Legend has it, that there used to be a small town at the site of Zeyn al-'Abedin's grave. After his murder, the nearby Vakhsh river broke out of its banks and washed the town away to punish the inhabitants for their treason. Although it is more probable that Zeyn al'-Abedin is buried in Iraq, Jilikul is a pilgrimage site for Central Asian Shias and Sunnis alike and is particularly visited on Wednesdays. The 18 metre long tomb is indeed intriguing. There is no entrance fee yet, but a donation in the 'sunduk karama' is appreciated.

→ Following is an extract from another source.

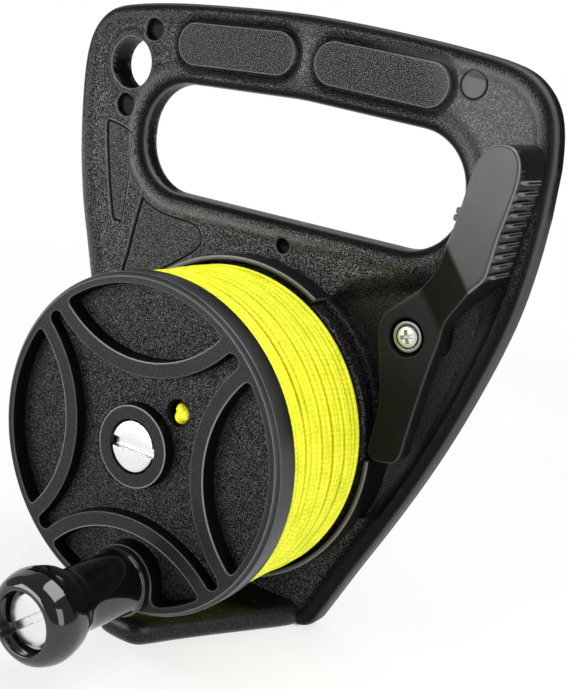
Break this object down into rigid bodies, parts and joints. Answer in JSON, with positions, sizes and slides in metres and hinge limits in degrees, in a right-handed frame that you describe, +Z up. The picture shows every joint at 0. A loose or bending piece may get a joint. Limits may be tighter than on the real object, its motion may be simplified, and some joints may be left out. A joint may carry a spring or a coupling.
{
  "type": "dive reel",
  "caption": "Hand-held line reel with a moulded handle frame, a crank spool of yellow line, a turning knob and a thumb brake lever.",
  "frame": {"origin": "on the flat underside of the tongue, straight below the spool's axis, half way between the spool's front edge and the back of the plate", "axes": "+Z up as the reel stands on its tongue, -Y the front with the spool and the knob, +X towards the brake lever"},
  "size_m": [0.1615, 0.1, 0.1795],
  "materials": {
    "frame_black": "pebble grained",
    "spool_black": "fine grained",
    "lever_black": "smooth satin",
    "knob_gloss": "polished",
    "line_yellow": "braided",
    "bright_steel": "bright",
    "grey_steel": "grey",
    "brass": "plain",
    "nylon": "plain"
  },
  "bodies": {
    "frame": {"frame": "frame_black", "axle_bolt": "bright_steel", "axle_washer_rear": "nylon", "axle_nut_washer": "bright_steel", "axle_nut": "bright_steel", "lever_sleeve": "grey_steel", "lever_screw": "bright_steel", "lever_nut": "bright_steel", "lever_washer": "nylon"},
    "spool": {"spool_front": "spool_black", "spool_rear": "spool_black", "line_core": "line_yellow", "line_winding": "line_yellow", "line_tail": "line_yellow", "axle_bush": "brass", "axle_washer_front": "nylon", "knob_screw": "bright_steel", "knob_insert": "brass", "knob_washer": "bright_steel"},
    "knob": {"crank_knob": "knob_gloss"},
    "lever": {"brake_lever": "lever_black", "lever_spring": "bright_steel"}
  },
  "joints": [
    {"name": "spool_turn", "type": "hinge", "parent": "frame", "child": "spool", "pos_m": [0, 0, 0.06], "axis": [0, 1, 0], "continuous": true},
    {"name": "knob_turn", "type": "hinge", "parent": "spool", "child": "knob", "pos_m": [0.0025, -0.05, 0.0215], "axis": [0, 1, 0], "continuous": true},
    {"name": "brake_release", "type": "hinge", "parent": "frame", "child": "lever", "pos_m": [0.0533, 0.02, 0.0993], "axis": [0, -1, 0], "range_deg": [0, 7], "stiffness_Nm_per_rad": 0.15, "springref_deg": -17.19}
  ]
}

Bruno De Cordier, Belgium (Sep 03)
The M-41 Pamir Highway: Once upon a time, there were up to 30 checkposts along the Pamir Highway. Now there are 9 left: one between Dushanbe and Kofarnigan; right before Qala-i-Kum; at Suchan 11 km after Khorog; at the entrance of Murgab (all manned by the Tajik KGB and traffic police); 28 km before lake Karakul (DBA, the Tajik traffic police); at lake Karakul (Tajik KGB and anti-narcotics brigade, and the Russian 201st Division); the Kyzyl-Art pass (Tajik Border Guards and customs); Bar Döbö (Kyrgyz customs and sanitary-epidemological inspection) and Sary Tash (Kyrgyz Border Guards and anti-narcotics brigade).